ZIP or postal code level accuracy falls further, to roughly 50-60%. At this granularity, the database is essentially guessing within a metropolitan area. For some well-mapped ranges belonging to landline ISPs with fixed infrastructure, the guess can be surprisingly precise. For mobile carriers, enterprise NAT gateways, or VPN exit nodes, the guess is often wrong by dozens of miles.
Why Geolocation Breaks Down
Several real-world patterns make geolocation less reliable than the percentages suggest for specific use cases. Mobile carriers route traffic through centralized gateways. A user physically in Manhattan might geolocate to a carrier gateway in Newark, New Jersey, because that is where the carrier's mobile packet core hands traffic to the internet. The lookup is technically correct about the IP's egress point but misleading about the user's physical location.
VPNs and proxies deliberately separate the user's location from the IP's location. A lookup on a VPN exit node returns the VPN server's location, not the user's. Satellite internet providers like Starlink present a similar challenge: the ground station handling the traffic may be hundreds of miles from the user's dish. Corporate NAT pools route thousands of employees through a small set of IPs registered to the company's headquarters, even when the employees are in branch offices across different states or countries.
- Country-level: ~99% accurate, based on RIR allocation records.
- City-level: ~70-80% accurate, combining registration data with measurement and inference.
- ZIP/postal code level: ~50-60% accurate, unreliable for mobile, VPN, and satellite users.
- Coordinates returned by APIs represent the centroid of an estimated area, not a pinpoint location.
ISP and Organization Identification
The second major data point in an IP address lookup is the organization that controls the address space. This information comes primarily from ASN (Autonomous System Number) mappings. Every routable IP block on the internet is announced by an autonomous system, and each AS is operated by a registered organization. The lookup chains from IP to the BGP prefix that contains it, then from the prefix to the ASN, and from the ASN to the registered organization.

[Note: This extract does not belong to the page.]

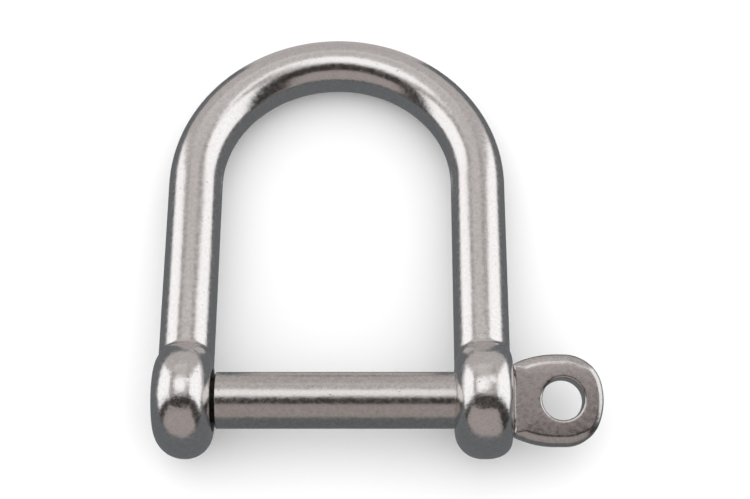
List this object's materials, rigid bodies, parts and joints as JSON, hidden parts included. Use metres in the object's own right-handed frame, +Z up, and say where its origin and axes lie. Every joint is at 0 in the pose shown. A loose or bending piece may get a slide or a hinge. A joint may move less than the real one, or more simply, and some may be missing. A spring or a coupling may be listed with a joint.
{
  "type": "dee shackle",
  "caption": "Wide-mouthed D-shaped shackle of round stainless bar, closed by a screw pin with a flat eye, for joining rope, chain or webbing to an eye or a plate.",
  "frame": {"origin": "middle of the pin's axis, halfway between the two ears", "axes": "+X along the pin towards its eye, +Y from the pin towards the crown, +Z up. The shackle lies on its side as it rests on a flat surface, on both ears and the crown, so the bow's plane dips 4.36 degrees towards the crown from horizontal and the surface is at z = -8.25 mm"},
  "size_m": [0.0633, 0.0683, 0.0164],
  "materials": {
    "bow_steel": "tumble-polished stainless steel with a fine grain",
    "pin_steel": "polished stainless steel shank with a coarser, satin eye"
  },
  "bodies": {
    "bow": {"bow": "bow_steel"},
    "pin": {"screw_pin": "pin_steel"}
  },
  "joints": [
    {"name": "pin_withdraw", "type": "slide", "parent": "bow", "child": "pin", "axis": [1, 0, 0], "range_m": [0, 0.06]}
  ]
}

The subtlety is that the registered organization is often not the entity you care about. Consider an IP address that resolves to AS16509, which belongs to Amazon.com, Inc. The ASN tells you the address is part of AWS infrastructure. But the actual user of that IP might be a three-person startup running a web application on EC2. The lookup correctly identifies the network operator (Amazon) but tells you nothing about the customer. The same applies to any cloud or hosting provider: an IP belonging to AS13335 (Cloudflare), AS8075 (Microsoft Azure), or AS15169 (Google Cloud) identifies the infrastructure layer, not the tenant.
For non-cloud IPs, the mapping is more direct. An IP in an address block registered to Comcast (AS7922) almost certainly belongs to a Comcast residential or business customer. An IP registered to a university's ASN is being used by that university. The distinction matters for security and investigation workflows: seeing a cloud provider ASN means you need an additional step to identify the actual operator, while seeing an ISP or enterprise ASN gives you a more direct answer.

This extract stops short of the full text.